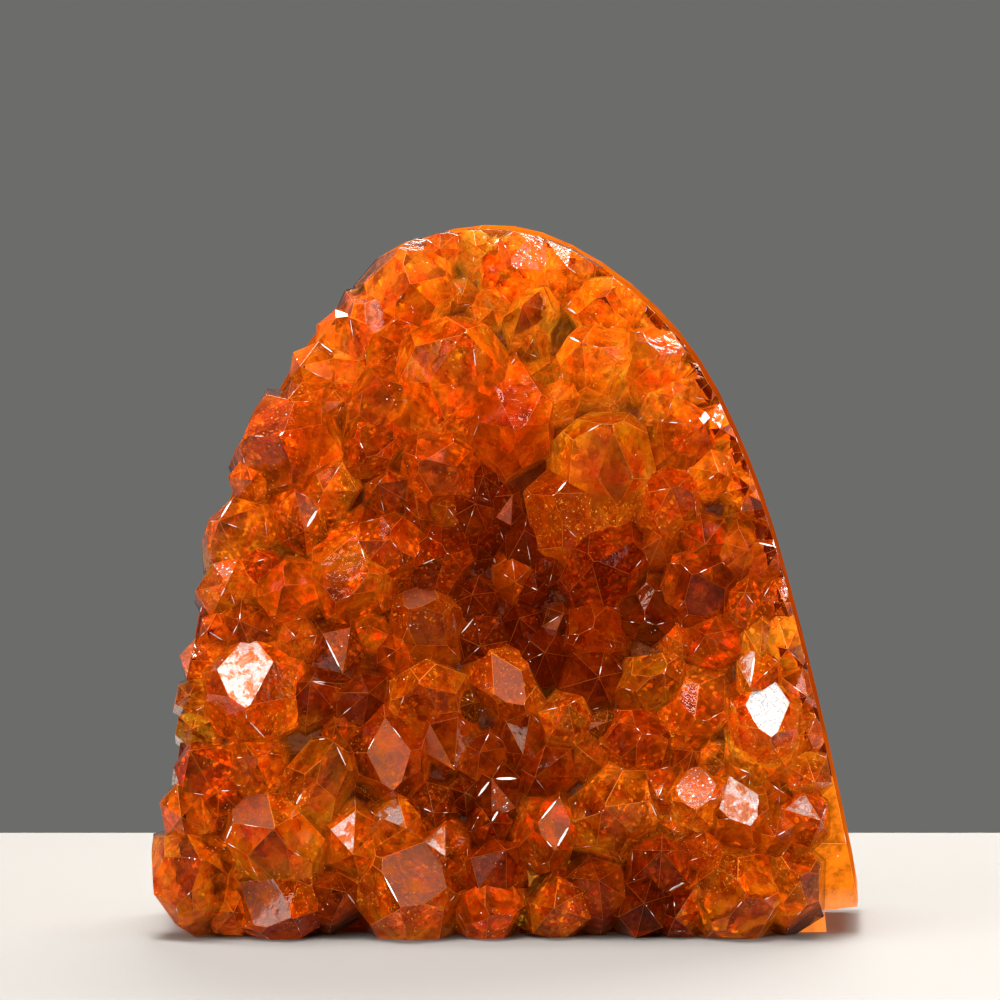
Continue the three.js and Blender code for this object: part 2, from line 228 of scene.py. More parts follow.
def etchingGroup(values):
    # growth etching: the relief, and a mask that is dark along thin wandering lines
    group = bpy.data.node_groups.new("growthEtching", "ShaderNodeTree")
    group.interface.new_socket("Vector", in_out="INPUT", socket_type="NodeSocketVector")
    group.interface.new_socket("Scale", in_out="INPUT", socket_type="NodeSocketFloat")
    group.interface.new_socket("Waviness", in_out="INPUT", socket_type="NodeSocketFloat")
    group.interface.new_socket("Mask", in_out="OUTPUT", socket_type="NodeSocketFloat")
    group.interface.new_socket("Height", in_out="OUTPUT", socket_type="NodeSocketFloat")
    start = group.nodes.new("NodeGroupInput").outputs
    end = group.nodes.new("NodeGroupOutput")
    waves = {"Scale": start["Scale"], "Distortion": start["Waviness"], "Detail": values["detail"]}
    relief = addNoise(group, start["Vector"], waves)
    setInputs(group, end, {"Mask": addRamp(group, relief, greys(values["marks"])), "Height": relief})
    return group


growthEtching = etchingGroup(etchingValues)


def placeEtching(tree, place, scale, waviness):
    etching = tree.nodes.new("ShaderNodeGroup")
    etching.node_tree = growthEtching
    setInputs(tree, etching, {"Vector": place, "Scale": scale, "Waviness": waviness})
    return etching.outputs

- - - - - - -

— SET TASK —
Your task is to return the full listing exactly as it was given.

— TASK ANSWER —
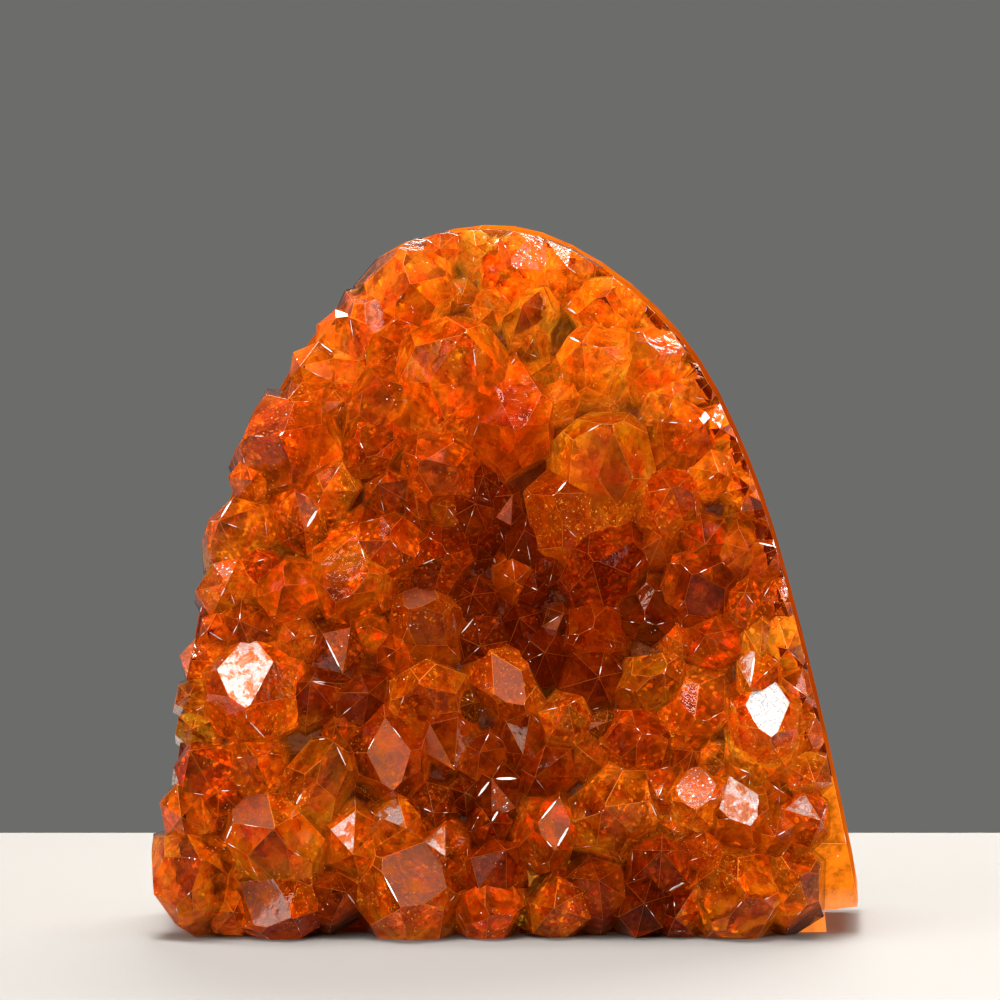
Continue the three.js and Blender code for this object: part 2, from line 228 of scene.py. More parts follow.
def etchingGroup(values):
    # growth etching: the relief, and a mask that is dark along thin wandering lines
    group = bpy.data.node_groups.new("growthEtching", "ShaderNodeTree")
    group.interface.new_socket("Vector", in_out="INPUT", socket_type="NodeSocketVector")
    group.interface.new_socket("Scale", in_out="INPUT", socket_type="NodeSocketFloat")
    group.interface.new_socket("Waviness", in_out="INPUT", socket_type="NodeSocketFloat")
    group.interface.new_socket("Mask", in_out="OUTPUT", socket_type="NodeSocketFloat")
    group.interface.new_socket("Height", in_out="OUTPUT", socket_type="NodeSocketFloat")
    start = group.nodes.new("NodeGroupInput").outputs
    end = group.nodes.new("NodeGroupOutput")
    waves = {"Scale": start["Scale"], "Distortion": start["Waviness"], "Detail": values["detail"]}
    relief = addNoise(group, start["Vector"], waves)
    setInputs(group, end, {"Mask": addRamp(group, relief, greys(values["marks"])), "Height": relief})
    return group


growthEtching = etchingGroup(etchingValues)


def placeEtching(tree, place, scale, waviness):
    etching = tree.nodes.new("ShaderNodeGroup")
    etching.node_tree = growthEtching
    setInputs(tree, etching, {"Vector": place, "Scale": scale, "Waviness": waviness})
    return etching.outputs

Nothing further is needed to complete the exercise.